◆ Exercise aim ◆
Repeat the full listing below verbatim and keep the images out.

Records with modeling code:
---

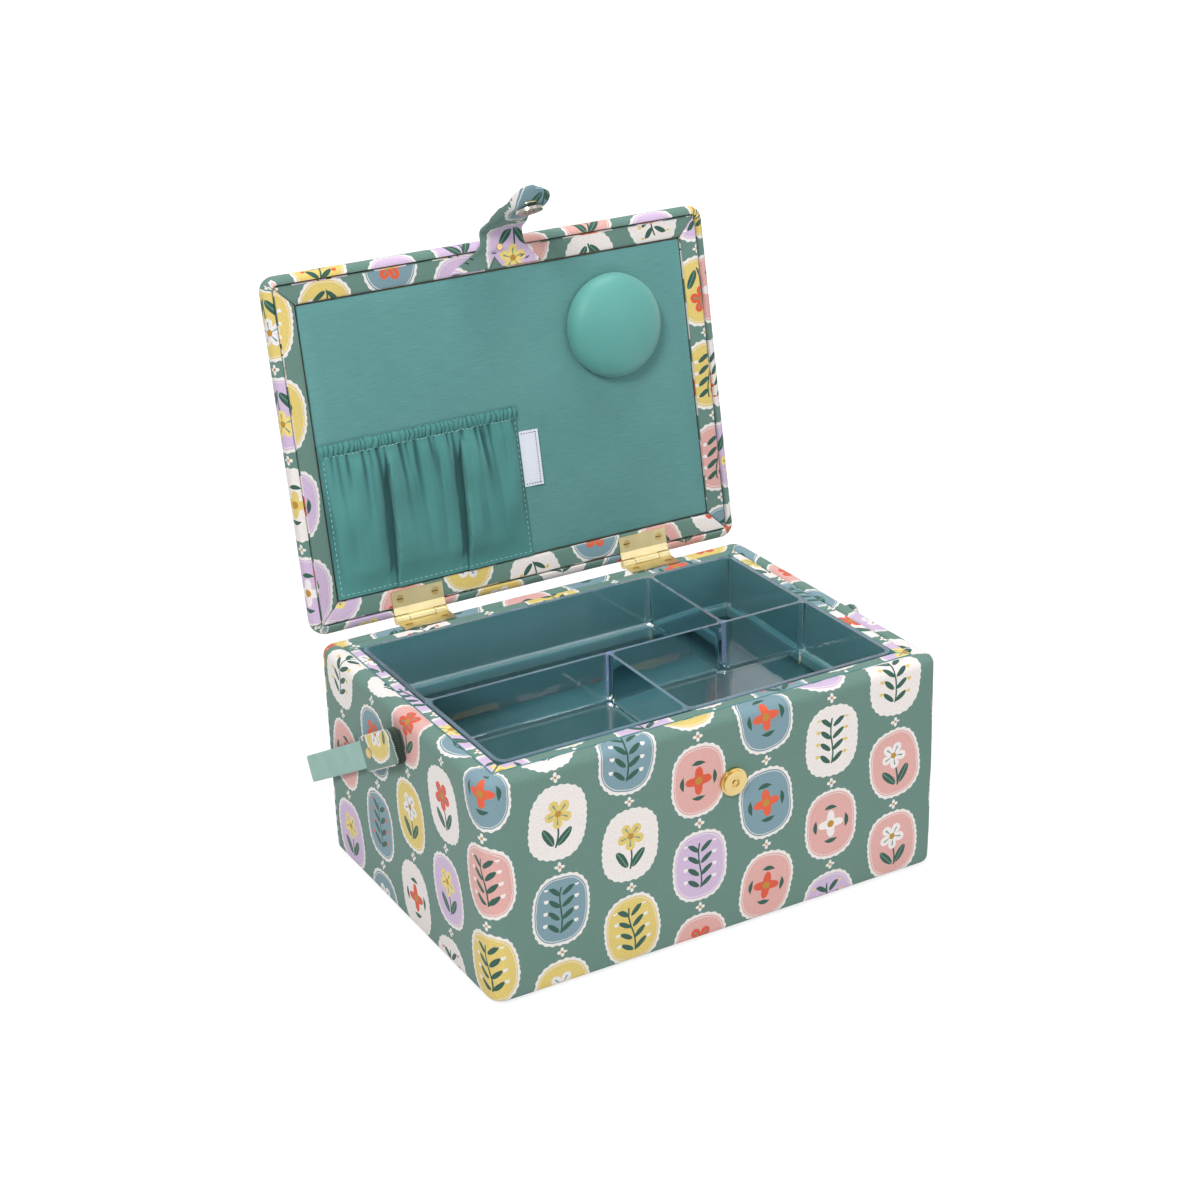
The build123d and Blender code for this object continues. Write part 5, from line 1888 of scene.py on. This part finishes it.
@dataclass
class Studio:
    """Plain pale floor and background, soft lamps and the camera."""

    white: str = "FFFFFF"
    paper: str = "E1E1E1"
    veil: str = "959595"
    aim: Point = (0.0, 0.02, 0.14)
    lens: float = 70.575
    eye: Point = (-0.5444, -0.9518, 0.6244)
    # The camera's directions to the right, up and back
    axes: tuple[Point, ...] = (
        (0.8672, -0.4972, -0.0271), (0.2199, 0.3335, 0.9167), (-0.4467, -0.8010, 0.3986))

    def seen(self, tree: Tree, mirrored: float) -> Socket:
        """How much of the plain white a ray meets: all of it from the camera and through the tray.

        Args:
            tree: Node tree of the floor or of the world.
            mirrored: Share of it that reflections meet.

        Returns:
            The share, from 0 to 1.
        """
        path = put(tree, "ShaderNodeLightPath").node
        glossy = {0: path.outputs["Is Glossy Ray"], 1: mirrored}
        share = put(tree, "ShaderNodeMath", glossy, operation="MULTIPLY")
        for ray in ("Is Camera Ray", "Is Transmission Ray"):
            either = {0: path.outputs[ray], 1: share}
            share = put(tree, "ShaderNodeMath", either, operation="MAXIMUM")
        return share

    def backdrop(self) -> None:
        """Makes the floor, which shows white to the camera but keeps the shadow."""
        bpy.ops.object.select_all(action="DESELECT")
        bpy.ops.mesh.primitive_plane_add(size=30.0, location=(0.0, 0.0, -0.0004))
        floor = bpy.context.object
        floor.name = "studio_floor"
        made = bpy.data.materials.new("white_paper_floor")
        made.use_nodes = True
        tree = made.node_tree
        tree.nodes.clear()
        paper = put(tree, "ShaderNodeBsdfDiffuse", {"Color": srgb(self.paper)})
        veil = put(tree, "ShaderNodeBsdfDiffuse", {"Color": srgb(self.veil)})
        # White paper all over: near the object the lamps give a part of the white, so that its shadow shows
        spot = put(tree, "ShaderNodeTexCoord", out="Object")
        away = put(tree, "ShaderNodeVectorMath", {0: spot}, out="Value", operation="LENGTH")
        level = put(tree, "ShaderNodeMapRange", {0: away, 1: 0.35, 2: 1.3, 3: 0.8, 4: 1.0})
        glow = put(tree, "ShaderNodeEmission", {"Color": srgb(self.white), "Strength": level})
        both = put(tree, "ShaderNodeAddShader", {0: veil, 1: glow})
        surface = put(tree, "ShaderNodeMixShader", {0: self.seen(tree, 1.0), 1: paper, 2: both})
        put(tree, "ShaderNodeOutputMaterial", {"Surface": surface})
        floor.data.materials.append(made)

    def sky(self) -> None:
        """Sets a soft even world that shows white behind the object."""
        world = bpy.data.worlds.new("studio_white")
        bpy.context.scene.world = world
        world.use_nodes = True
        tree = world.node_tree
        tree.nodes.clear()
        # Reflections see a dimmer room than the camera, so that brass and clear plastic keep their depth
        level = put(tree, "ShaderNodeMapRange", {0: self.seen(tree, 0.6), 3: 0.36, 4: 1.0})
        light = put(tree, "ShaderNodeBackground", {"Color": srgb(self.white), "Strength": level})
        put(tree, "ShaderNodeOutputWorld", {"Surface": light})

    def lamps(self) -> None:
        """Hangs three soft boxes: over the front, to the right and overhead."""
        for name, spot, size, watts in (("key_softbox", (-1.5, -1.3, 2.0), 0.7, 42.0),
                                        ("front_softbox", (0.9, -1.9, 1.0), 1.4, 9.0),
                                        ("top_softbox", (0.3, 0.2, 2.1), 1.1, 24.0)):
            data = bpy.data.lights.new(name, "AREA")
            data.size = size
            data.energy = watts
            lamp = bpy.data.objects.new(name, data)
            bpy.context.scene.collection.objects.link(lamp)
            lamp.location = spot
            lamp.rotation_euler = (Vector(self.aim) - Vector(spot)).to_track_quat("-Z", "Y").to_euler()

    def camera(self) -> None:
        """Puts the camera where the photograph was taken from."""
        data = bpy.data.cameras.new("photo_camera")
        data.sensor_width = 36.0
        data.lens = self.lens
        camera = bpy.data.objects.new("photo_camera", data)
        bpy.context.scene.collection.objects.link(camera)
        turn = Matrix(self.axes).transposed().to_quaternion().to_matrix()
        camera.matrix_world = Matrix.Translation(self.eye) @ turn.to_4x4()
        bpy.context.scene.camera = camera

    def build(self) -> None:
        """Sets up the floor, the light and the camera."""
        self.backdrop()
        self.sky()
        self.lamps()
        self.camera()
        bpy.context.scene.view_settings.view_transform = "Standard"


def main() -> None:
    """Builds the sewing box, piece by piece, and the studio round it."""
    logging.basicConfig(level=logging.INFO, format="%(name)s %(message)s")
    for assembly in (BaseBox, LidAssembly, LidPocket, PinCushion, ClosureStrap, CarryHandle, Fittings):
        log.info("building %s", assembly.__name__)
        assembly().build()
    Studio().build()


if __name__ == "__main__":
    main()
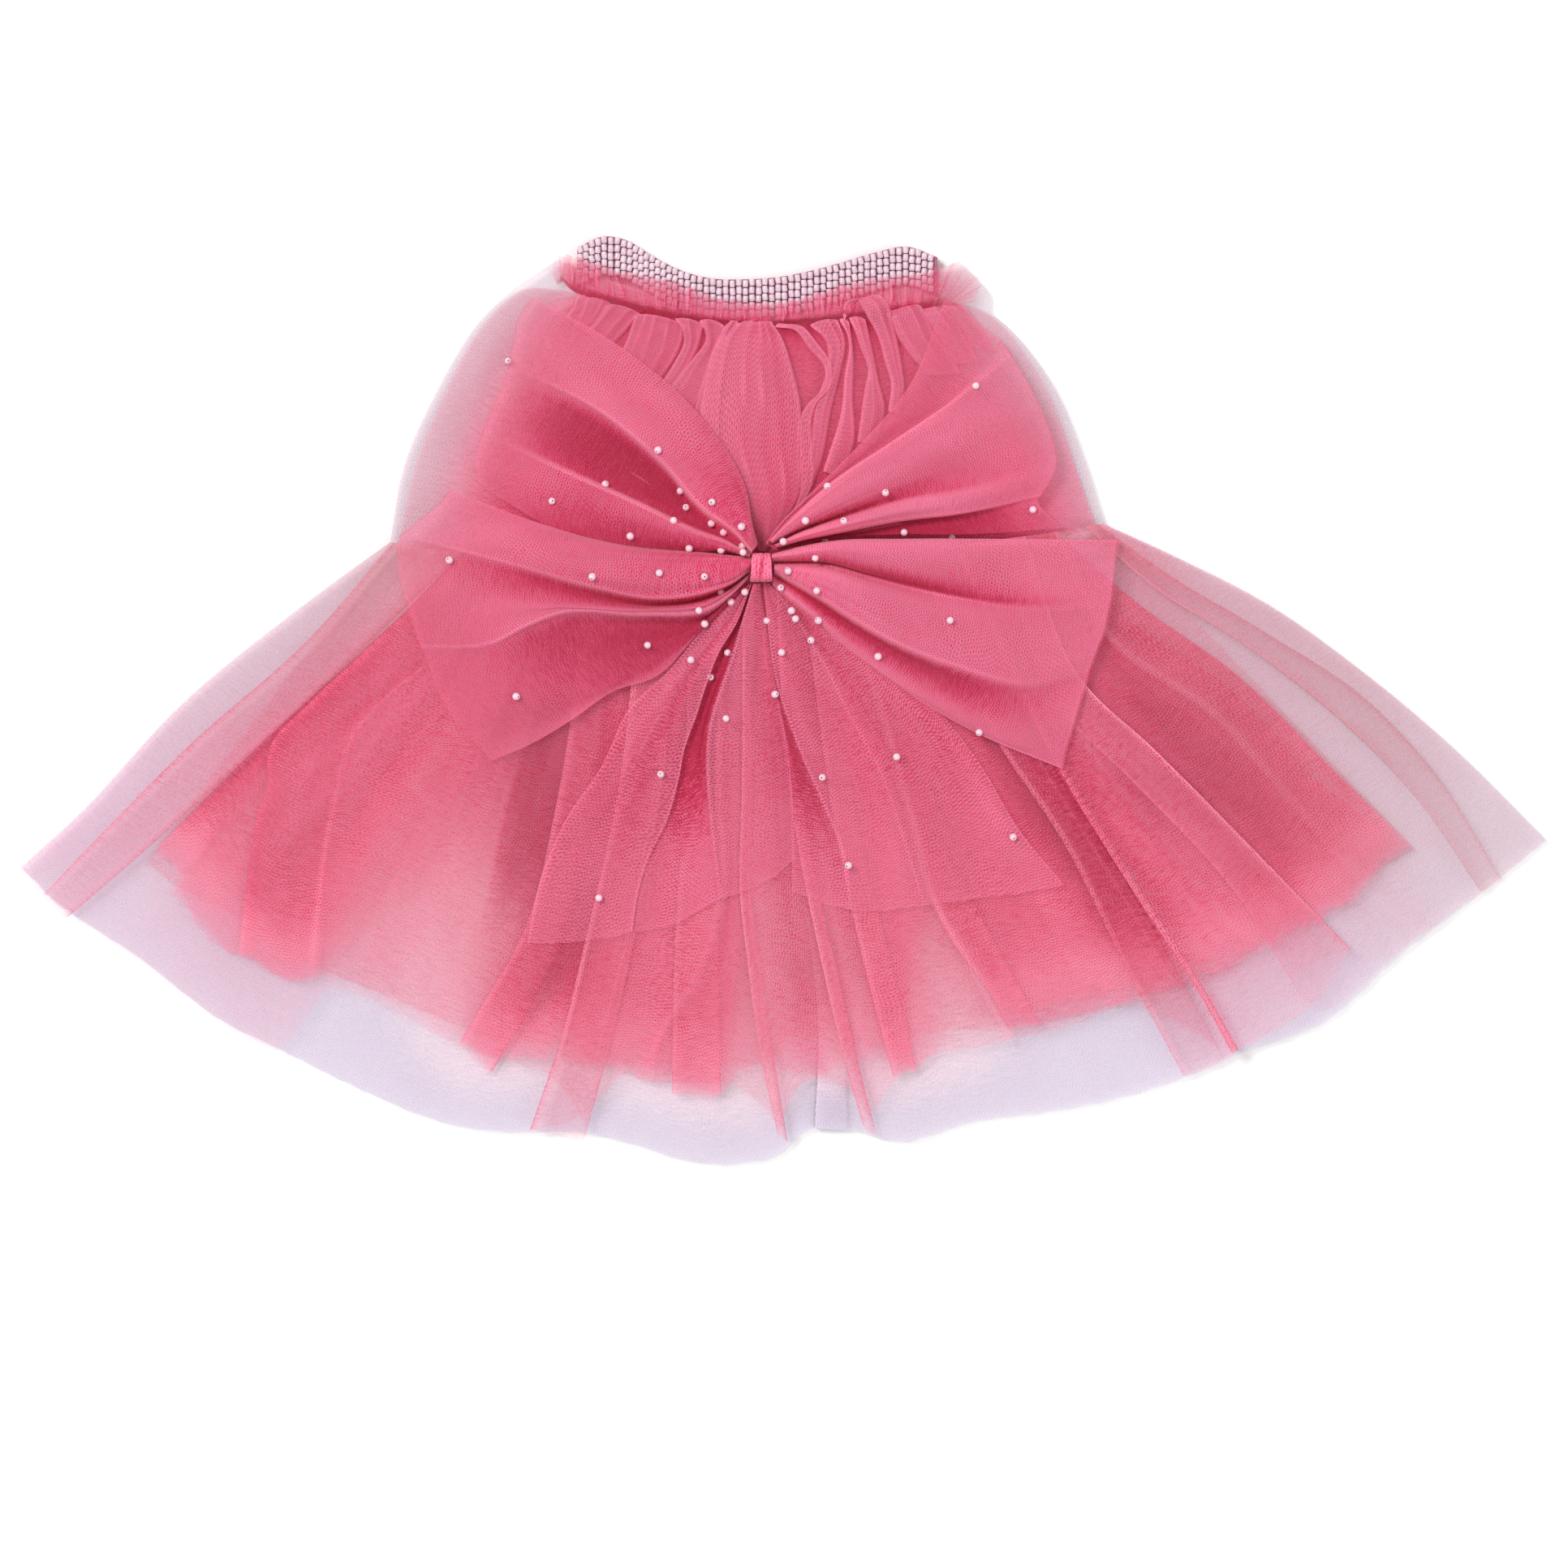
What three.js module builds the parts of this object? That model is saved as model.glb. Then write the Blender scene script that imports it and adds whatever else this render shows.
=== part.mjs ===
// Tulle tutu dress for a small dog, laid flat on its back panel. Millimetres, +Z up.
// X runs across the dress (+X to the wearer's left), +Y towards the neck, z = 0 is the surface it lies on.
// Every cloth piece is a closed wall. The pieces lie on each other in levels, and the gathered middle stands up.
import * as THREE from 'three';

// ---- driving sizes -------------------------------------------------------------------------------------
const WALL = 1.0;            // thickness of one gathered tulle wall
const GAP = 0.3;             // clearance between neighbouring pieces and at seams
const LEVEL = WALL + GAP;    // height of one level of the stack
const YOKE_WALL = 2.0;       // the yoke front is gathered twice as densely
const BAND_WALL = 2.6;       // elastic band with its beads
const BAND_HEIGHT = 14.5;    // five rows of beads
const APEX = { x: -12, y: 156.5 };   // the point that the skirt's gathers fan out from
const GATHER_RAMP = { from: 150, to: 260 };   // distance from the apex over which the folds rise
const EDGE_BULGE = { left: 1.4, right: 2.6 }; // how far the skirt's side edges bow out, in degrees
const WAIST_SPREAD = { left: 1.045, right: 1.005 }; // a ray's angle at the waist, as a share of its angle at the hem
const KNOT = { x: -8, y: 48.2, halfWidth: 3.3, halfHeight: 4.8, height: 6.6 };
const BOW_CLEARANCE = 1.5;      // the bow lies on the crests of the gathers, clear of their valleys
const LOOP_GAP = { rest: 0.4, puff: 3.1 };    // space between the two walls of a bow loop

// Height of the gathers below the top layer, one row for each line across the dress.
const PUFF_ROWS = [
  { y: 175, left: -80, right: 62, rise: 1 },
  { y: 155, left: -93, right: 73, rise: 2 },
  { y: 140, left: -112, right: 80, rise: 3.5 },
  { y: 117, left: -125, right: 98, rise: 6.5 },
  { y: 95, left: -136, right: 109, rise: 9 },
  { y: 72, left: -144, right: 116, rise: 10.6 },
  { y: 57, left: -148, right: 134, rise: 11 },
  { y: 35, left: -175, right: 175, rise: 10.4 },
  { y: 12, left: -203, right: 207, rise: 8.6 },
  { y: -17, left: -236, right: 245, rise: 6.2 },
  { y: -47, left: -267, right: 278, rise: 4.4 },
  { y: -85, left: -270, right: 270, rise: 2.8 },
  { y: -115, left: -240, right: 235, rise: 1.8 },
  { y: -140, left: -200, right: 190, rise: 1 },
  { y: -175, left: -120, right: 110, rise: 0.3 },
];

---

◆ Solution to this task ◆
The build123d and Blender code for this object continues. Write part 5, from line 1888 of scene.py on. This part finishes it.
@dataclass
class Studio:
    """Plain pale floor and background, soft lamps and the camera."""

    white: str = "FFFFFF"
    paper: str = "E1E1E1"
    veil: str = "959595"
    aim: Point = (0.0, 0.02, 0.14)
    lens: float = 70.575
    eye: Point = (-0.5444, -0.9518, 0.6244)
    # The camera's directions to the right, up and back
    axes: tuple[Point, ...] = (
        (0.8672, -0.4972, -0.0271), (0.2199, 0.3335, 0.9167), (-0.4467, -0.8010, 0.3986))

    def seen(self, tree: Tree, mirrored: float) -> Socket:
        """How much of the plain white a ray meets: all of it from the camera and through the tray.

        Args:
            tree: Node tree of the floor or of the world.
            mirrored: Share of it that reflections meet.

        Returns:
            The share, from 0 to 1.
        """
        path = put(tree, "ShaderNodeLightPath").node
        glossy = {0: path.outputs["Is Glossy Ray"], 1: mirrored}
        share = put(tree, "ShaderNodeMath", glossy, operation="MULTIPLY")
        for ray in ("Is Camera Ray", "Is Transmission Ray"):
            either = {0: path.outputs[ray], 1: share}
            share = put(tree, "ShaderNodeMath", either, operation="MAXIMUM")
        return share

    def backdrop(self) -> None:
        """Makes the floor, which shows white to the camera but keeps the shadow."""
        bpy.ops.object.select_all(action="DESELECT")
        bpy.ops.mesh.primitive_plane_add(size=30.0, location=(0.0, 0.0, -0.0004))
        floor = bpy.context.object
        floor.name = "studio_floor"
        made = bpy.data.materials.new("white_paper_floor")
        made.use_nodes = True
        tree = made.node_tree
        tree.nodes.clear()
        paper = put(tree, "ShaderNodeBsdfDiffuse", {"Color": srgb(self.paper)})
        veil = put(tree, "ShaderNodeBsdfDiffuse", {"Color": srgb(self.veil)})
        # White paper all over: near the object the lamps give a part of the white, so that its shadow shows
        spot = put(tree, "ShaderNodeTexCoord", out="Object")
        away = put(tree, "ShaderNodeVectorMath", {0: spot}, out="Value", operation="LENGTH")
        level = put(tree, "ShaderNodeMapRange", {0: away, 1: 0.35, 2: 1.3, 3: 0.8, 4: 1.0})
        glow = put(tree, "ShaderNodeEmission", {"Color": srgb(self.white), "Strength": level})
        both = put(tree, "ShaderNodeAddShader", {0: veil, 1: glow})
        surface = put(tree, "ShaderNodeMixShader", {0: self.seen(tree, 1.0), 1: paper, 2: both})
        put(tree, "ShaderNodeOutputMaterial", {"Surface": surface})
        floor.data.materials.append(made)

    def sky(self) -> None:
        """Sets a soft even world that shows white behind the object."""
        world = bpy.data.worlds.new("studio_white")
        bpy.context.scene.world = world
        world.use_nodes = True
        tree = world.node_tree
        tree.nodes.clear()
        # Reflections see a dimmer room than the camera, so that brass and clear plastic keep their depth
        level = put(tree, "ShaderNodeMapRange", {0: self.seen(tree, 0.6), 3: 0.36, 4: 1.0})
        light = put(tree, "ShaderNodeBackground", {"Color": srgb(self.white), "Strength": level})
        put(tree, "ShaderNodeOutputWorld", {"Surface": light})

    def lamps(self) -> None:
        """Hangs three soft boxes: over the front, to the right and overhead."""
        for name, spot, size, watts in (("key_softbox", (-1.5, -1.3, 2.0), 0.7, 42.0),
                                        ("front_softbox", (0.9, -1.9, 1.0), 1.4, 9.0),
                                        ("top_softbox", (0.3, 0.2, 2.1), 1.1, 24.0)):
            data = bpy.data.lights.new(name, "AREA")
            data.size = size
            data.energy = watts
            lamp = bpy.data.objects.new(name, data)
            bpy.context.scene.collection.objects.link(lamp)
            lamp.location = spot
            lamp.rotation_euler = (Vector(self.aim) - Vector(spot)).to_track_quat("-Z", "Y").to_euler()

    def camera(self) -> None:
        """Puts the camera where the photograph was taken from."""
        data = bpy.data.cameras.new("photo_camera")
        data.sensor_width = 36.0
        data.lens = self.lens
        camera = bpy.data.objects.new("photo_camera", data)
        bpy.context.scene.collection.objects.link(camera)
        turn = Matrix(self.axes).transposed().to_quaternion().to_matrix()
        camera.matrix_world = Matrix.Translation(self.eye) @ turn.to_4x4()
        bpy.context.scene.camera = camera

    def build(self) -> None:
        """Sets up the floor, the light and the camera."""
        self.backdrop()
        self.sky()
        self.lamps()
        self.camera()
        bpy.context.scene.view_settings.view_transform = "Standard"


def main() -> None:
    """Builds the sewing box, piece by piece, and the studio round it."""
    logging.basicConfig(level=logging.INFO, format="%(name)s %(message)s")
    for assembly in (BaseBox, LidAssembly, LidPocket, PinCushion, ClosureStrap, CarryHandle, Fittings):
        log.info("building %s", assembly.__name__)
        assembly().build()
    Studio().build()


if __name__ == "__main__":
    main()
What three.js module builds the parts of this object? That model is saved as model.glb. Then write the Blender scene script that imports it and adds whatever else this render shows.
=== part.mjs ===
// Tulle tutu dress for a small dog, laid flat on its back panel. Millimetres, +Z up.
// X runs across the dress (+X to the wearer's left), +Y towards the neck, z = 0 is the surface it lies on.
// Every cloth piece is a closed wall. The pieces lie on each other in levels, and the gathered middle stands up.
import * as THREE from 'three';

// ---- driving sizes -------------------------------------------------------------------------------------
const WALL = 1.0;            // thickness of one gathered tulle wall
const GAP = 0.3;             // clearance between neighbouring pieces and at seams
const LEVEL = WALL + GAP;    // height of one level of the stack
const YOKE_WALL = 2.0;       // the yoke front is gathered twice as densely
const BAND_WALL = 2.6;       // elastic band with its beads
const BAND_HEIGHT = 14.5;    // five rows of beads
const APEX = { x: -12, y: 156.5 };   // the point that the skirt's gathers fan out from
const GATHER_RAMP = { from: 150, to: 260 };   // distance from the apex over which the folds rise
const EDGE_BULGE = { left: 1.4, right: 2.6 }; // how far the skirt's side edges bow out, in degrees
const WAIST_SPREAD = { left: 1.045, right: 1.005 }; // a ray's angle at the waist, as a share of its angle at the hem
const KNOT = { x: -8, y: 48.2, halfWidth: 3.3, halfHeight: 4.8, height: 6.6 };
const BOW_CLEARANCE = 1.5;      // the bow lies on the crests of the gathers, clear of their valleys
const LOOP_GAP = { rest: 0.4, puff: 3.1 };    // space between the two walls of a bow loop

// Height of the gathers below the top layer, one row for each line across the dress.
const PUFF_ROWS = [
  { y: 175, left: -80, right: 62, rise: 1 },
  { y: 155, left: -93, right: 73, rise: 2 },
  { y: 140, left: -112, right: 80, rise: 3.5 },
  { y: 117, left: -125, right: 98, rise: 6.5 },
  { y: 95, left: -136, right: 109, rise: 9 },
  { y: 72, left: -144, right: 116, rise: 10.6 },
  { y: 57, left: -148, right: 134, rise: 11 },
  { y: 35, left: -175, right: 175, rise: 10.4 },
  { y: 12, left: -203, right: 207, rise: 8.6 },
  { y: -17, left: -236, right: 245, rise: 6.2 },
  { y: -47, left: -267, right: 278, rise: 4.4 },
  { y: -85, left: -270, right: 270, rise: 2.8 },
  { y: -115, left: -240, right: 235, rise: 1.8 },
  { y: -140, left: -200, right: 190, rise: 1 },
  { y: -175, left: -120, right: 110, rise: 0.3 },
];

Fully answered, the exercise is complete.